77 N 6th Street
Brooklyn, NY 11230
Our Rating: ★ ★ ★ ★
Cards: All Major
Hours: Wed-Sat 6pm-Midnight; Sun 5:30pm-11:30pm; Closed Mon & Tue
Booze: Beer and Wine Only
Subway: L to Bedford Ave.
Menu: Click Here
In Williamsburg, vinyl-sided buildings are as ubiquitous as skinny, stretch jeans with white high tops, but the owners of Zenkichi gave their vinyl-sided building a facelift, converting it into something utterly unique. The plastic clapboards of the building’s edifice are masked in dark wood planks – the perfect exterior to the hidden Japanese tapas oasis within.
North Sixth is the Williamsburg strip where most restaurants conspicuously flaunt their crowds by packing them into large, noisy open spaces. With no sign to mark the entrance, Zenkichi is easy to miss, but inside is a welcome alternative to this trend. Walking in, we felt like we’d stumbled upon a cross between a Zen garden and a three-leveled carnival house-of-mirrors. The host led us up the stairs and through a disorienting maze to our own private cubby booth – complete with bamboo blinds and equipped with a buzzer to ring for our waitress. We felt like we entered a Japanese film noir where a smoke machine was the only missing element. Zenkichi is one of many izakaya spots springing up around the city. The Japanese equivalent of a tapas bars, izakayas are great places to try a variety of little dishes while sipping sake. We decided against the Omakase for Two — ten tastes chosen by the chef for $88. Since we didn’t want dessert and were curious about a few items not on the tasting menu, we opted to make our own selections.

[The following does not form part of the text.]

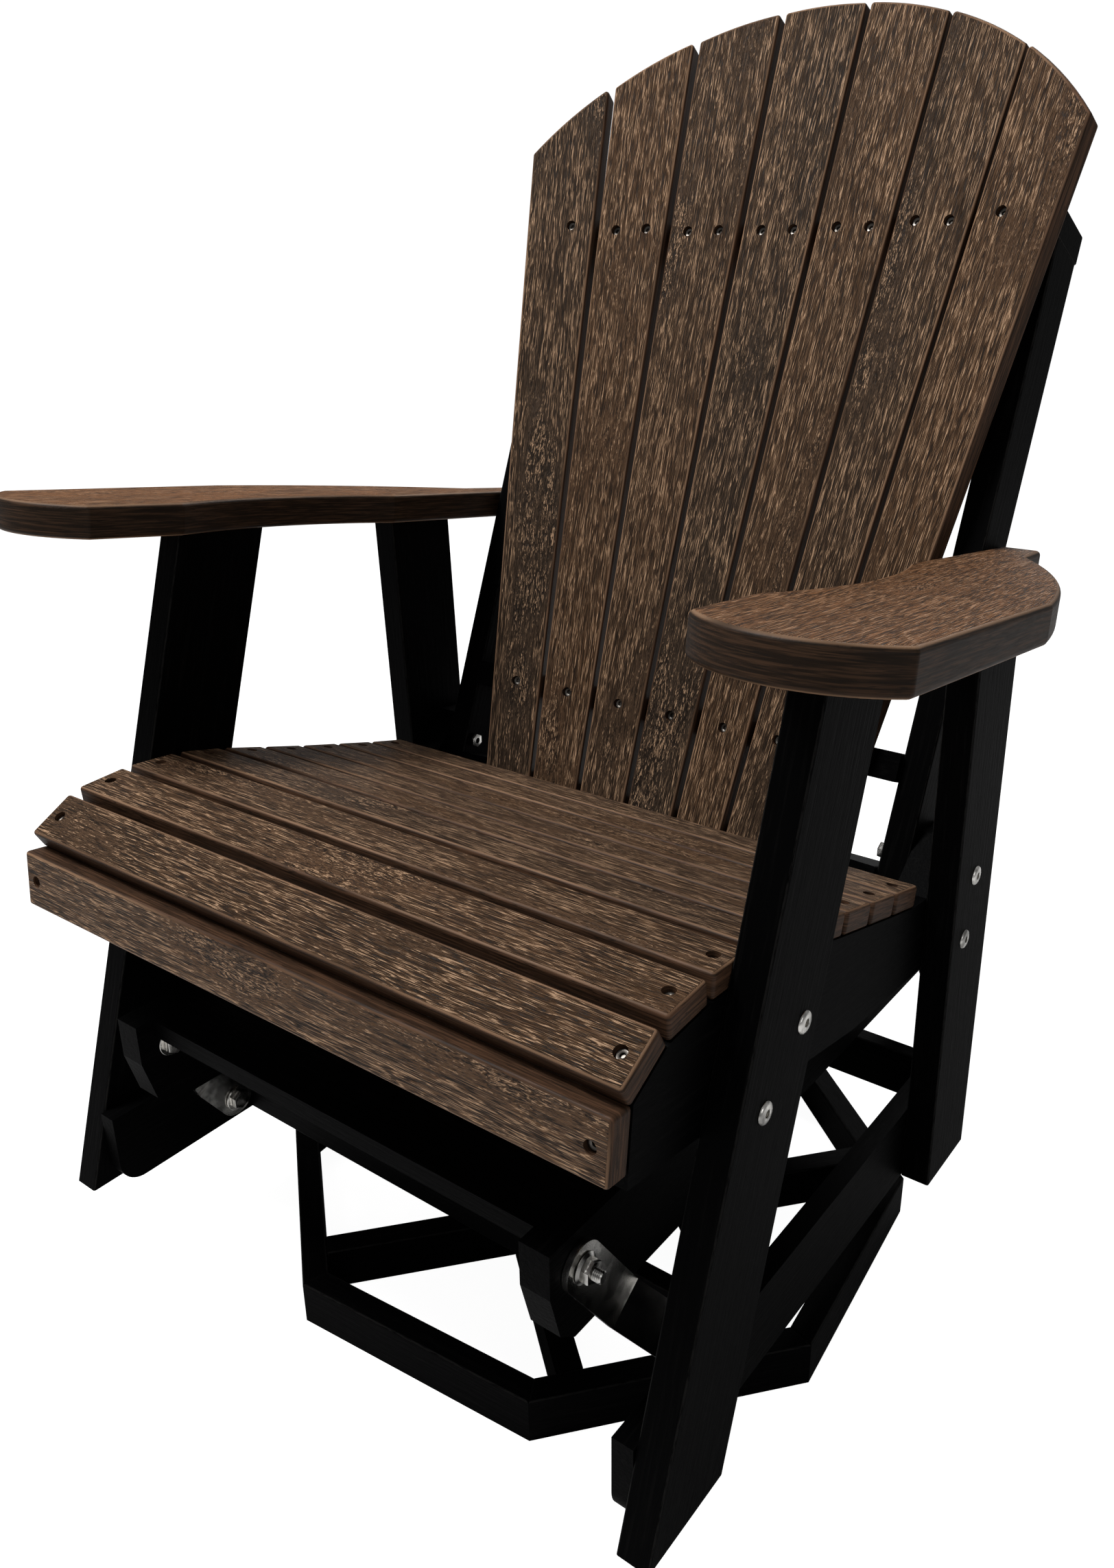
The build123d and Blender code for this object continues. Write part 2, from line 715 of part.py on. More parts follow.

We started with two raw dishes, Tako Wasabi and Maguro Carpaccio. The briny taste of wasabi-cured raw octopus was a refreshing spin on the sushi we were craving. More a condiment than a dish to satisfy hunger pangs, the Tako was nice light start on a hot summer night. The freshness continued with a traditional Japanese tuna dish, Maguro Carpaccio. The tuna was lightly coated in a sweet sesame marinade and wrapped around chilled, thin slices of radish and chives.
Next we moved on to something more substantial with the Pork Kakuni. A complex caramel broth, at once sweet and salty, seeped from the pork belly. It was among the best we’ve eaten. Cooked for three days, the tender, slow-cooked pork can be lifted from the fatty belly with an easy tug of the chopsticks. Equally satisfying was Zenkichi’s generous portion of Saiko Miso Black Cod. The hint of miso absorbed in the firm fish was a salty reminder to take another sip of sake. Less successful dishes included the Japanese Mushroom Gratin and Umaki and an omelet wrapped freshwater eel. Despite what the menu’s claim that the Japanese Mushroom Gratin contained Enoki, Simeji & Oyster mushrooms, we only tasted straw mushrooms which were lost amid the creamy bechamel sauce. And though the omelet wrapping the freshwater eel in the Umaki was delicious, a larger piece of eel would have allowed the fish flavor to go head to head with the sweet egg.
Since the importance of drinking is almost equal to eating at an izakaya joint, we were disappointed to find that the sake menu had only a limited selection of inexpensive sake. The cheapest (and only) carafe was $45 and the average bottle of sake was in the $50 to $60 range. Opt for the summer sake tasting menu where you can sample three glasses for $18.
Left to our own devises, we ordered seven dishes — more than enough food for two. The bill for two before drinks totaled $60. With friendly, attentive service and many dishes we didn’t get to try, we’ll be returning soon for more.
Daily Candy says:
In a city that loves the see-and-be-seen song, it’s a new tune when a restaurant hides its diners. But that’s how it works at Zenkichi, which opens today in Brooklyn. It’s an izakaya, a modern gastropub that follows the traditional rules of private Japanese dining — which means that you might feel like the only one in the place. (And you can actually hear the conversation at your table.) Wooden tables are enclosed in nooks around a bamboo garden; the waitstaff flutters about and, after you get your food, approaches only when you ring for them. (Which must drive them nuts.) Mirrors conceal the true size of the 80-seat space — funhouse style — making navigating the three-story spot a tad confusing (especially after a few sakes). But there are no illusions with the small-plates menu. Most dishes cost under ten bucks: soft-water eel and cream cheese tempura, Botan shrimp and avocado tartare, fresh tofu, and grapefruit agar gelee for dessert. Wash it down with a smooth glass of Suishin or Sapporo. Now you see it, now you don’t.